Medical Airmen return from humanitarian mission in Guatemala

  • Published
  • By Tech. Sgt. Jason Schaap
  • 931st ARG Public Affairs
It didn't take long for Staff Sgt. Crystal Herrington to realize she was in for a long two weeks.

Sergeant Herrington, who returned last week from a 15-day humanitarian mission in rural Guatemala, had a window near her in an old school room that was her Guatemalan dental office. In between pulling rotted teeth from children as young as 4 years old, she could see the crowd outside.

"It just goes and goes," Sergeant Herrington said, describing the massive line of people she saw every day. "It was never ending."

When the 15 days was over, the 35-member medical team she supported had treated more than 8,000 Guatemalans. The dental portion of the team pulled more than 700 teeth.

"We were just rocking," Senior Master Sgt. Edward Espinoza said, referring to the speedy rate he watched people move through the makeshift clinics. Sergeant Espinoza served as an interpreter during the mission and like Sergeant Herrington, was one of six 931st Aerospace Medicine Flight members sent to Guatemala as part of a medical readiness training exercise, or MEDRETE.

The MEDRETE is an important component of New Horizons, a series of joint and combined humanitarian assistance exercises U.S. Southern Command conducts in Latin American and Caribbean nations annually. They generally take place in rural, underprivileged areas and provide much needed services while giving deployed U.S. military forces invaluable training.

Sergeant Espinoza's first experience with a New Horizons mission was "awesome...yet sad." He spent much of his time translating for the dental portion of the team and was shocked by how many young children needed "black, rotted" teeth pulled.

It was the preceding pain from a needle, filled with anesthetic, and poked into the roof of their mouths that shocked the children, Sergeant Herrington said, "especially if they were really small."

"They scream loud," she said. "The crying is the hardest."
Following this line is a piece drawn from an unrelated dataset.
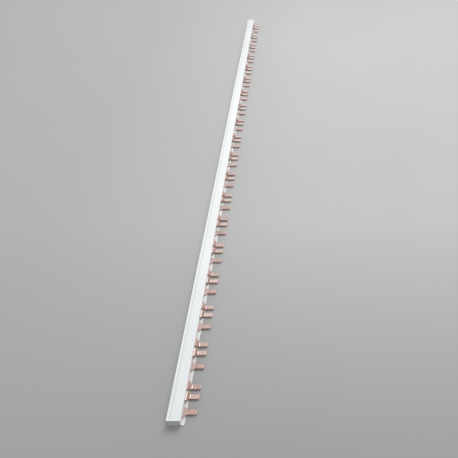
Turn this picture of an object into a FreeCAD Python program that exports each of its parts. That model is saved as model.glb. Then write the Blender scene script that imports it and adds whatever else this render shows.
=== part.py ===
import FreeCAD, Part
import os
import re
import Sketcher

# Comb busbar for a row of modular circuit breakers: three flat copper combs lie
# on three floors of one extruded insulating housing, and all their pins come out
# in one row. It lies on its bottom wall: +Y along the bar away from its near end,
# +X from the back wall to the pin tips, +Z up.
#
# Each body is drawn from the housing's back, near, bottom corner (x depth,
# y along the bar, z height) and then placed so that the part stands centred
# on the origin.

doc = FreeCAD.newDocument("comb_busbar")

sizes = doc.addObject("Spreadsheet::Sheet", "Sizes")
DRIVING_SIZES = [
    # the row of pins
    ("module_pitch", 17.6, "width of one breaker pole, the even step of the row"),
    ("pins_per_comb", 19, "pins on each comb"),
    ("near_margin", 13.3, "outer face of the near cap to the middle of the first pin"),
    ("far_margin", 7.7, "even place of the last pin to the outer face of the far cap"),
    ("slip_middle", 0.6, "how far the middle comb has slid towards the near end"),
    ("slip_top", 7.0, "how far the top comb has slid towards the near end"),
    # the copper combs
    ("comb_thickness", 1.5, "thickness of the copper sheet"),
    ("strip_width", 11.55, "width of the comb's strip inside the housing"),
    ("strip_overhang", 7.8, "middle of an outer pin to the end of its strip"),
    ("tab_gap", 0.2, "room between neighbouring tabs of the middle and top combs, seen from above"),
    ("pin_width", 5.0, "width of a pin"),
    ("pin_projection", 13.4, "front of the top wall to the pin tips"),
    ("taper_end", 3.3, "front of the top wall to where a tab has narrowed to its pin"),
    ("crank_head", 0.4, "front of the top wall to the upper bend of a crank"),
    ("crank_foot", 3.45, "front of the top wall to the lower bend of a crank"),
    ("bend_radius", 0.7, "inner radius of the bends"),
    ("tip_chamfer", 0.7, "corner chamfer of a pin's tip"),
    # the housing
    ("floor_thickness", 1.5, "bottom wall under the lowest comb"),
    ("ledge_thickness", 1.1, "lip of the bottom wall in front of the combs"),
    ("ledge_reach", 2.05, "how far the lip passes the front of the top wall"),
    ("rib_thickness", 1.65, "insulating rib between two combs"),
    ("rib_setback", 1.4, "how far the ribs end behind the front of the top wall"),
    ("roof_thickness", 2.15, "top wall"),
    ("back_thickness", 1.6, "back wall"),
    ("slot_clearance", 0.35, "room above a comb in its slot"),
    ("back_clearance", 0.3, "room behind a comb in its slot"),
    ("mouth_depth", 1.9, "front of the top wall back to a strip's front edge"),
    ("outer_radius", 1.0, "rounding of the housing's long back edges"),
    ("front_radius", 0.7, "rounding of the top wall's front edge"),
    ("ledge_radius", 0.5, "rounding of the lip's upper edge"),
    ("groove_offset", 2.9, "outer back face to the shallow groove along the top wall"),
    ("groove_width", 2.0, "width of that groove"),
    ("groove_depth", 0.9, "depth of that groove"),
    # the end caps
    ("cap_thickness", 1.5, "plate of an end cap"),
    ("tongue_length", 2.2, "how far a cap's tongues enter the slots"),
    ("tongue_clearance", 0.2, "room above, behind and in front of a tongue"),
]
for row, (alias, value, meaning) in enumerate(DRIVING_SIZES, start=1):
    sizes.set("A%d" % row, alias)
    sizes.set("B%d" % row, str(value))
    sizes.set("C%d" % row, meaning)
    sizes.setAlias("B%d" % row, alias)
doc.recompute()


def size(text):
    """Point each plain word of a formula at the sheet: 'strip_width / 2'."""
    aliases = "|".join(alias for alias, value, meaning in DRIVING_SIZES)
    return re.sub(r"\b(%s)\b" % aliases, r"Sizes.\1", text)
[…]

Some of the little patients tried to grab the needle from her. Some closed their mouths down on the needle. Fortunately, a dentist from Guatemala's military was on hand to help.

"He would take them if they were kicking and screaming," Sergeant Herrington said. "He was used to it."

Staff Sgt. Loni Geihsler provided administrative support during the mission. The constant flow of people was "overwhelming," she said, but "not in a bad way." Her 931st coworkers and the Airmen they worked with from Travis AFB, Calif., expected to be busy.

What Sergeant Geihsler was not expecting was the true extent of poverty the people lived in. The roads that led to the towns where they set up clinics were engrossed in trash.

"You can't explain it to somebody," she said. "You have to see it yourself."

The hotel team members lodged in was high quality by the local standards, Sergeant Herrington said. But the dirty blankets they slept with and the filth that surrounded them was closer to military field conditions.

"I took cold showers for two weeks," she said.

And still, it didn't take long for her to look past the screaming children, the unwashed linen and endless lines of deprivation. Would she do it again? She countered without hesitation: "Oh yeah I would."